A exposição Mário de Andrade: duas vidas está dividida em três núcleos temáticos.

O primeiro tem retratos feitos por artistas como Lasar Segall, Candido Portinari e Tarsila do Amaral, com suas “pinturas de um Mário oficial, conhecido e divulgado”, como explica Regina.

O outro expõe figuras religiosas adquiridas por esse colecionador de arte compulsivo, a ponto até de se endividar, que chocou a família católica quando chegou em casa com a escultura de um Cristo de tranças, assinada por Victor Brecheret.

– “Onde se viu Cristo de trancinha! Vosso filho é um perdido mesmo”, estrilou uma velha tia.

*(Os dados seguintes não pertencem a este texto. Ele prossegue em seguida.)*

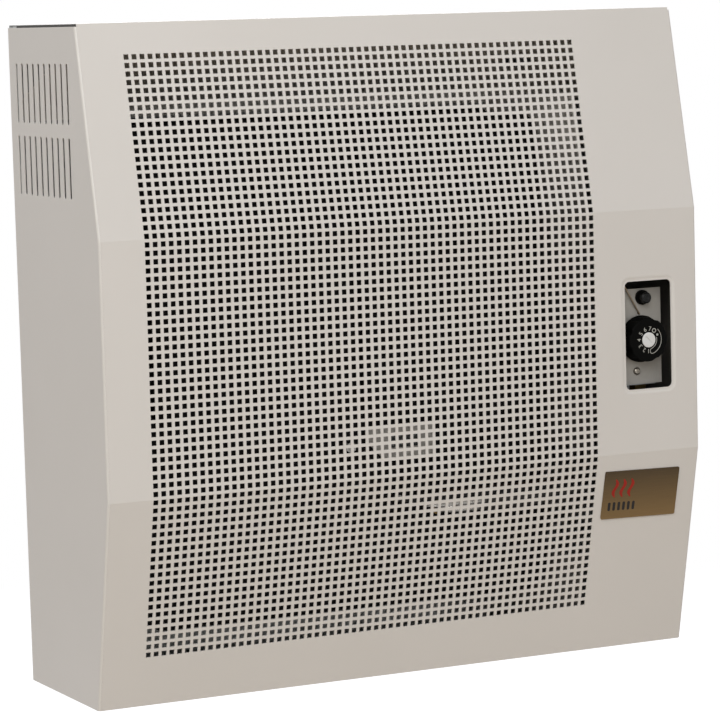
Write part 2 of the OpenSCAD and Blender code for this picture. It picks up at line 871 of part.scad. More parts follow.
module sight_frame() {
    pocket = glass_t + 0.2;
    high = pocket + 2;
    ear = sight_ear;
    color(steel) difference() {
        along_y(-hx_front - high, -hx_front) translate([sight_x, sight_z]) {
            rounded(glass_w + 2 * sight_rim, glass_h + 9, 4);
            rounded(glass_w + 2 * (sight_rim + ear), 13, 6);
        }
        along_y(-hx_front - pocket, -hx_front + through) translate([sight_x, sight_z])
            square([glass_w + 0.6, glass_h + 0.6], center = true);
        along_y(-hx_front - high - through, -hx_front) translate([sight_x, sight_z])
            rounded(glass_w - 14, glass_h - 9, 3);
        // the ears are thinner than the rim
        along_y(-hx_front - high - through, -hx_front - sight_ear_t) for (s = [-1, 1])
            translate([sight_x + s * (glass_w / 2 + sight_rim + ear), sight_z])
                square([2 * ear, 14], center = true);
    }
}

module sight_glass() {
    color([0.75, 0.85, 0.85]) along_y(-hx_front - glass_t, -hx_front)
        translate([sight_x, sight_z]) square([glass_w, glass_h], center = true);
}

module sight_nuts() {
    color(steel) for (s = [-1, 1])
        hex_y(sight_x + s * (glass_w / 2 + sight_rim + sight_ear * 2 / 3), sight_z,
            -hx_front - sight_ear_t - sight_nut_t, -hx_front - sight_ear_t, 10);
}

module door_gasket() {
    color([0.85, 0.83, 0.78]) along_y(-hx_front - gasket_t, -hx_front)
        translate([door_x, door_z]) difference() {
            rounded(door_w - 2, door_h - 2, 7);
            rounded(door_w - 2 * door_rim - 2, door_h - 2 * door_rim - 2, 6);
            door_holes();
        }
}

door_y = -hx_front - gasket_t;
door_screw_x = (door_w - door_rim) / 2;
door_screw_z = (door_h - door_rim) / 2;

module door_holes() {
    for (x = [-1, 0, 1], z = [-1, 1]) translate([x * door_screw_x, z * door_screw_z])
        circle(r = screw_hole);
}

module burner_door() {
    color(black) along_y(door_y - door_t, door_y) translate([door_x, door_z]) difference() {
        rounded(door_w, door_h, 8);
        door_holes();
        for (entry = entries()) translate([entry[0] - door_x, entry[1] - door_z])
            circle(r = entry[2] + 0.1);
    }
}

// Where the lines pass the burner door: place across, height and radius
pipe_x = door_x + pipe_right;
spark_x = door_x - 3;
spark_z = burner_z + 13;
pilot_in_x = door_x + 15;
pilot_in_z = burner_z + 7;
couple_in_x = door_x + 31;
couple_in_z = burner_z + 20;
function entries() = [
    [pipe_x, burner_z, injector_r], [spark_x, spark_z, 3], [pilot_in_x, pilot_in_z, 3],
    [couple_in_x, couple_in_z, 2.5]
];

module door_screws() {
    color(steel) for (x = [-1, 0, 1], z = [-1, 1])
        translate([door_x + x * door_screw_x, door_y - door_t, door_z + z * door_screw_z])
            rotate([90, 0, 0]) screw(gasket_t + door_t);
}

// ---- Burner ----

injector_r = 7;

module main_burner() {
    wall = 1.5;
    ports = 22;
    port_pitch = (burner_right - burner_left - 20) / ports;
    foot_low = hx_low + hx_wall;
    color(steel) {
        difference() {
            translate([burner_left, -burner_y, burner_z]) rotate([0, 90, 0])
                cylinder(h = burner_right - burner_left, d = burner_d);
            translate([burner_left + wall, -burner_y, burner_z]) rotate([0, 90, 0])
                cylinder(h = burner_right - burner_left - 2 * wall, d = burner_d - 2 * wall);
            translate([burner_right - 2 * wall, -burner_y, burner_z]) rotate([0, 90, 0])
                cylinder(h = 4 * wall, d = 12);
            for (i = [0:ports - 1])
                translate([burner_left + 10 + (i + 0.5) * port_pitch - 1, -burner_y - 12, burner_z])
                    cube([2, 24, burner_d]);
        }
        for (x = [burner_left + 30, burner_right - 30]) difference() {
            translate([x, -burner_y - 14, foot_low]) cube([2, 28, burner_z - foot_low]);
            translate([x - 1, -burner_y, burner_z]) rotate([0, 90, 0])
                cylinder(h = 4, d = burner_d - wall);
        }
    }
}

module burner_injector() {
    tip = burner_right + seat;
    color(brass) {
        drum(pipe_x, burner_z, door_y - door_t, -burner_y, injector_r);
        translate([tip, -burner_y, burner_z]) rotate([0, 90, 0]) cylinder(h = 8, r = 3);
        translate([tip + 8, -burner_y, burner_z]) rotate([0, 90, 0])
            cylinder(h = pipe_x - tip - 8, r = 5.5);
        translate([pipe_x, -burner_y, burner_z]) sphere(r = injector_r);
    }
}

pilot_gap = 14;     // from the burner's side to the pilot
pilot_y = -(burner_y + burner_d / 2 + pilot_gap);

module pilot_burner() {
    color(steel) {
        drum(pilot_in_x, pilot_in_z, door_y - door_t, pilot_y, 3);
        translate([pilot_in_x, pilot_y, pilot_in_z - 6]) cylinder(h = 24, r = 5);
    }
}

module spark_electrode() {
    color([0.95, 0.94, 0.9]) drum(spark_x, spark_z, door_y - door_t - 4, pilot_y, 3);
    color(steel) drum(spark_x, spark_z, pilot_y, pilot_y + 8, 1);
}

module thermocouple() {
    color(copper) drum(couple_in_x, couple_in_z, door_y - door_t, pilot_y + 8, 2.5);
}

line_bend = 10;     // radius of the bends in the lines to the burner

module burner_pipe() {
    color([0.8, 0.78, 0.72]) pipe([
        [outlet_x, port_y, valve_low - port_h], [outlet_x, port_y, burner_z],
        [pipe_x, port_y, burner_z], [pipe_x, door_y - door_t, burner_z]
    ], pipe_d / 2, line_bend);
}

module pilot_pipe() {
    color(copper) pipe([
        [pilot_x, thin_y, valve_low - port_h / 2], [pilot_x, thin_y, pilot_in_z],
        [pilot_in_x, thin_y, pilot_in_z], [pilot_in_x, door_y - door_t, pilot_in_z]
    ], 2, line_bend);
}

module thermocouple_lead() {
    color(copper) pipe([
        [couple_x, thin_y, valve_low - port_h / 2], [couple_x, thin_y, couple_in_z],
        [couple_in_x, thin_y, couple_in_z], [couple_in_x, door_y - door_t, couple_in_z]
    ], 1.5, line_bend);
}

lead_out = 20;      // from the burner door out to the lead's cross run
lead_side = 9;      // from the valve's side to the lead's way down
lead_tail = 14;     // from the igniter's back to the lead's first bend
lead_y = door_y - lead_out;
lead_x = valve_x - valve_w / 2 - lead_side;
lead_back_y = igniter_back_y + lead_tail;

module ignition_lead() {
    color(black) pipe([
        [igniter_x, igniter_back_y, igniter_z], [igniter_x, lead_back_y, igniter_z],
        [lead_x, lead_back_y, igniter_z], [lead_x, lead_back_y, spark_z],
        [lead_x, lead_y, spark_z], [spark_x, lead_y, spark_z],
        [spark_x, door_y - door_t - 4, spark_z]
    ], 2.5, 6);
}

bulb_x = shield_x + sheet + 9;
bulb_y = -burner_y + 16;
bulb_low = 60;
bulb_h = 80;

// Turns of the capillary in front of the plate, across and up from the knob's axis
capillary_start = [0.7, 24.9];
capillary_top = [-17.6, 56];
capillary_turn = [-25, 64];
capillary_out = 2.5;
capillary_dip = 8;

module sensor_capillary() {
    out_y = plate_y - capillary_out;
    start_x = knob_x + capillary_start.x;
    start_z = knob_z + capillary_start.y;
    turn_z = knob_z + capillary_turn.y;
    color(copper) thin_line([
        [start_x, plate_y, start_z], [start_x, out_y, start_z],
        [knob_x + capillary_top.x, out_y, knob_z + capillary_top.y],
        [knob_x + capillary_turn.x, out_y + capillary_dip, turn_z],
        [bulb_x, bulb_y, turn_z], [bulb_x, bulb_y, bulb_low + bulb_h]
    ], 0.8);
}

module sensor_bulb() {
    color(copper) translate([bulb_x, bulb_y, bulb_low]) cylinder(h = bulb_h, r = 4.5);
}

module bulb_clips() {
    color(steel) for (z = [bulb_low + 15, bulb_low + bulb_h - 25]) along_z(z, z + 10)
        difference() {
            union() {
                translate([bulb_x, bulb_y]) circle(r = 5.9);
                translate([shield_x + sheet, bulb_y - 4]) square([8, 8]);
            }
            translate([bulb_x, bulb_y]) circle(r = 4.5 + 0.1);
        }
}

// ---- Gas inlet ----

module gas_inlet() {
    low = 2;
    thread_h = 24;
    color(brass) translate([inlet_x, -inlet_y, low]) difference() {
        union() {
            cylinder(h = thread_h, d = inlet_thread);
            translate([0, 0, thread_h]) cylinder(h = 10, d = 27 / cos(30), $fn = 6);
        }
        translate([0, 0, -through]) cylinder(h = thread_h + 10 + 2 * through, r = 6);
    }
}

module inlet_pipe() {
    color(steel) pipe([
        [inlet_x, port_y, valve_low - port_h], [inlet_x, port_y, valve_low - 52],
        [inlet_x, -inlet_y, valve_low - 52], [inlet_x, -inlet_y, 36]
    ], inlet_pipe_d / 2, 16);
}

module union_nuts() {
    color(brass) for (p = [[outlet_x, pipe_d / 2], [inlet_x, inlet_pipe_d / 2]])
        translate([p[0], port_y, valve_low - port_h - 6]) difference() {
            cylinder(h = 14, d = 22 / cos(30), $fn = 6);
            translate([0, 0, -through]) cylinder(h = 6 + 2 * through, r = p[1] + 0.1);
            translate([0, 0, 6]) cylinder(h = 14, r = 9.1);
        }
}

// ---- Air guides ----

module air_deflector() {
    t = 1;
    low = hx_high + 20;
    high = case_h - 14;
    front = bow_y(high, sheet) + 16;
    half = case_w / 2 - sheet - back_t - 3;
    color(steel) difference() {
        along_x(-half, half) polygon([
            [-back_t, low - 14], [-back_t - t, low - 14], [-back_t - t, low],
            [front, high - t], [front, high], [-back_t, low + t]
        ]);
        // hole for the warm air that rises beside the shield
        translate([shield_x - 16, bulb_y, low - through]) cube([36, 26, case_h - low]);
    }
}

module heat_shield() {
    low = base_rise + 2 * sheet;
    high = hx_high + 14;
    inset = 12;
    points = bow(inset, low, high);
    color([0.7, 0.7, 0.68]) difference() {
        along_x(shield_x, shield_x + sheet)
            polygon(concat([[-back_t, low]], points, [[-back_t, high]]));
        // notch for the pipes to the burner
        translate([shield_x - through, -case_d, burner_z - 60])
            cube([sheet + 2 * through, case_d - burner_y - 10, 110]);
    }
}

front_panel();
side_panel_left();
side_panel_right();
top_panel();
base_tray();
back_frame();
badge();
control_plate();
control_knob();
knob_cap();
valve_spindle();
valve_bush();
gas_valve();
valve_bracket();
igniter_body();
igniter_button();
igniter_nut();
heat_exchanger();
exchanger_back();
exchanger_brackets();
air_channel();
duct_gasket();
duct_flange();
air_collar();
flue_collar();
sight_frame();
sight_glass();
burner_door();
door_gasket();
main_burner();
burner_injector();
pilot_burner();
spark_electrode();
thermocouple();
burner_pipe();
pilot_pipe();
thermocouple_lead();
ignition_lead();
sensor_capillary();
sensor_bulb();
bulb_clips();
gas_inlet();
inlet_pipe();
union_nuts();
air_deflector();
heat_shield();
casing_screws();
bracket_screws();
door_screws();
sight_nuts();
duct_bolts();
plate_screw();
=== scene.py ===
# %% [markdown]
# # A wall mounted gas heater
#
# The heater is a box of bent sheet steel with a sealed black heat exchanger inside. Its front
# is bowed into three flat faces and full of small square holes, so nearly everything that the
# eye meets is either powder-coated sheet or something dim behind it. The construction comes in
# as a fixed frame: every piece already stands at its real size and place, in metres, and this
# script gives the pieces their finishes and models those that need finer sheet-metal work.

# %% Load the frame
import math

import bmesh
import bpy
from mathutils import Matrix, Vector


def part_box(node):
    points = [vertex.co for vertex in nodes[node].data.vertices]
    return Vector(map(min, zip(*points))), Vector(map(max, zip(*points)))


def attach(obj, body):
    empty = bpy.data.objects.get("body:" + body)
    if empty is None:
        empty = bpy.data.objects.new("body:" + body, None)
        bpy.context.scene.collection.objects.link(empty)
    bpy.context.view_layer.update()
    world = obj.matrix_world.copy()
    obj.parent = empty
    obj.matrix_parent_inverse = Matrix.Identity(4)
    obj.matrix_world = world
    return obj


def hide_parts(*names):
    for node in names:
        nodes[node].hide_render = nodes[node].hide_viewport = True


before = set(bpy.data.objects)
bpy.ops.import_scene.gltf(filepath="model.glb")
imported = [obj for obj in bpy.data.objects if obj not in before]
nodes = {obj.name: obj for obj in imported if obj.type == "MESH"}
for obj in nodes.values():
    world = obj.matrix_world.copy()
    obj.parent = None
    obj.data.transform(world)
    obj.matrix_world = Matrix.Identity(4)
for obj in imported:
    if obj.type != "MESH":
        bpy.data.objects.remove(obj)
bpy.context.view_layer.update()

# %% [markdown]
# ## Tools for the lesson
#
# Sizes are written in millimetres, as on a drawing, and one factor turns them into the
# frame's metres. Each helper is defined where it is first needed.

MM = 0.001

# %% [markdown]
# ## Camera
#
# The photograph was taken from the heater's left with a long lens, about 3.3 m away and a
# little above it. The grid of square holes made a good ruler: the camera was solved from
# the hole centres and the casing's corners, so its place is a measured one.

# %% Camera
CAMERA_PLACE = (-1.41517, -2.98734, 0.64754)
CAMERA_TURN = (83.884, 1.580, -26.279)
CAMERA_LENS = 162.826

camera_data = bpy.data.cameras.new("camera")
camera_data.lens = CAMERA_LENS
camera_data.sensor_width = 36
camera = bpy.data.objects.new("camera", camera_data)
camera.location = CAMERA_PLACE
camera.rotation_euler = [math.radians(angle) for angle in CAMERA_TURN]
bpy.context.scene.collection.objects.link(camera)
bpy.context.scene.camera = camera
bpy.context.scene.view_settings.view_transform = "Standard"

# %% [markdown]
# ## Colours and nodes
#
# Colours are picked as the screen shows them and have to be turned to linear light for the
# renderer. One small function adds a shader node, sets it and links it.

# %% Helpers for materials


def to_linear(hex_colour):
    """An sRGB hex colour as linear red, green, blue and alpha."""
    values = [int(hex_colour[i:i + 2], 16) / 255 for i in (1, 3, 5)]
    linear = [v / 12.92 if v <= 0.04045 else ((v + 0.055) / 1.055) ** 2.4 for v in values]
    return (*linear, 1.0)


def add_node(tree, kind, inputs=None, **settings):
    """Add a node, set its options and fill its inputs with values or links."""
    node = tree.nodes.new(kind)
    for name, value in settings.items():
        setattr(node, name, value)
    for key, value in (inputs or {}).items():
        if isinstance(value, bpy.types.NodeSocket):
            tree.links.new(value, node.inputs[key])
        else:
            node.inputs[key].default_value = value
    return node


def start_material(name):
    """A new material with an empty tree, and its Object coordinates."""
    material = bpy.data.materials.new(name)
    material.use_nodes = True
    tree = material.node_tree
    tree.nodes.clear()
    return material, tree, add_node(tree, "ShaderNodeTexCoord").outputs["Object"]


# %% [markdown]
# ## Starting a piece
#
# Blender's operators act on whatever is selected, and the frame arrives selected, so
# everything is deselected first. A primitive is then added at its size and place, and its
# place goes into its mesh, because a finished piece's object has to stay at the origin.

# %% Start a piece


def apply_place():
    """Move the place, turn and scale of what is selected into its mesh."""
    bpy.ops.object.transform_apply(location=True, rotation=True, scale=True)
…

“São imagens canonizadas pela historiografia da arte, mas que você pode contemplá-las sob um olhar gay”, analisa a curadora.

O público poderá ver também a seleção de fotografias que o antiviajante fez de trabalhadores, em suas viagens pelo Norte e Nordeste brasileiros, alguns deles com o corpo semi nu, como a de um homem subindo num coqueiro só de bermuda.

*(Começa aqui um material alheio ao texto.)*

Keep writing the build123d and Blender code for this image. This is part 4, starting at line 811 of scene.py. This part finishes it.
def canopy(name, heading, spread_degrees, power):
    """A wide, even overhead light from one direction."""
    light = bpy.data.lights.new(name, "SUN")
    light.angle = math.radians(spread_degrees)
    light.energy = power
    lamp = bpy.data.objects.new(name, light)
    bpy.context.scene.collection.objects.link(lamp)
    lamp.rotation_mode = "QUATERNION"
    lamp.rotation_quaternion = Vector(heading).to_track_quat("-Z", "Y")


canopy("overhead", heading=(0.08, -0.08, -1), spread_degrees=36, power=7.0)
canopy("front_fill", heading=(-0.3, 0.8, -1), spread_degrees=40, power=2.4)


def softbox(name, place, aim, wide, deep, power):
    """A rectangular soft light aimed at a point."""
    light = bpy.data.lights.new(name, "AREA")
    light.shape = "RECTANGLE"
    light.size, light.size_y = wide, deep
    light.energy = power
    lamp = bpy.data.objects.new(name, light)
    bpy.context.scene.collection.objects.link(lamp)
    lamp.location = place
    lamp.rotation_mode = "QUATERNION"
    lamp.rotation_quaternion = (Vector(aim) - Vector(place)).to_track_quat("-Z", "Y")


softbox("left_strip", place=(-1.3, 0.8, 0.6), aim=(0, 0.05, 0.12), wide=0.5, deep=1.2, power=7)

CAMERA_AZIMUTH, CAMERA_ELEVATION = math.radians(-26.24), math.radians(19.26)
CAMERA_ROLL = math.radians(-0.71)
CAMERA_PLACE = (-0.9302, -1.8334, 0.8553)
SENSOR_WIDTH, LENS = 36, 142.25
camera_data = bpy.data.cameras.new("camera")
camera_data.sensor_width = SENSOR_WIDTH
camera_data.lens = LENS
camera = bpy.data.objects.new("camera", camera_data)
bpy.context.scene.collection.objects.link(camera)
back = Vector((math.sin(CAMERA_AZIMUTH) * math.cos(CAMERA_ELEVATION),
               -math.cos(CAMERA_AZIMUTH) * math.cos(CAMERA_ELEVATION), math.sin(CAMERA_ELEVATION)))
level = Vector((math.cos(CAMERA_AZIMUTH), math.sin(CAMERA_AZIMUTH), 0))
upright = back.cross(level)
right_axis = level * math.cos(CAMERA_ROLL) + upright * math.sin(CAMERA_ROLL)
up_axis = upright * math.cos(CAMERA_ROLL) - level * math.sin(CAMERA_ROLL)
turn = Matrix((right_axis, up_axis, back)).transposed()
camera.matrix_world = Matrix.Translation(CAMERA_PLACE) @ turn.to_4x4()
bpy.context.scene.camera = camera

A exposição, que tem curadoria de Regina Teixeira de Barros e assistência de Daniela Rodrigues, faz parte da programação anual do MASP dedicada às Histórias da diversidade LGBTQIA+. No mesmo dia, o museu inaugura também Francis Bacon: a beleza da carne, com mais de vinte obras desse pintor irlandês que levou o mundo queer para as artes visuais.

“[A carne] é a própria materialidade de nossa existência ‘em carne e osso’, mas também é ícone do desejo carnal, do instinto natural do corpo”, analisa Laura Cosendey, curadora assistente da exposição de Bacon.

Mário em Tefé, no Amazonas, em 1927 (foto: Divulgação)


Mário de Andrade queer

Embora já se ouvissem comentários entre “comadres modernistas”, a sexualidade de Mário voltou a ser discutida, em 2015, dez anos depois de seu “gigantismo epistolar” ser liberado para a gente dar uma espiada.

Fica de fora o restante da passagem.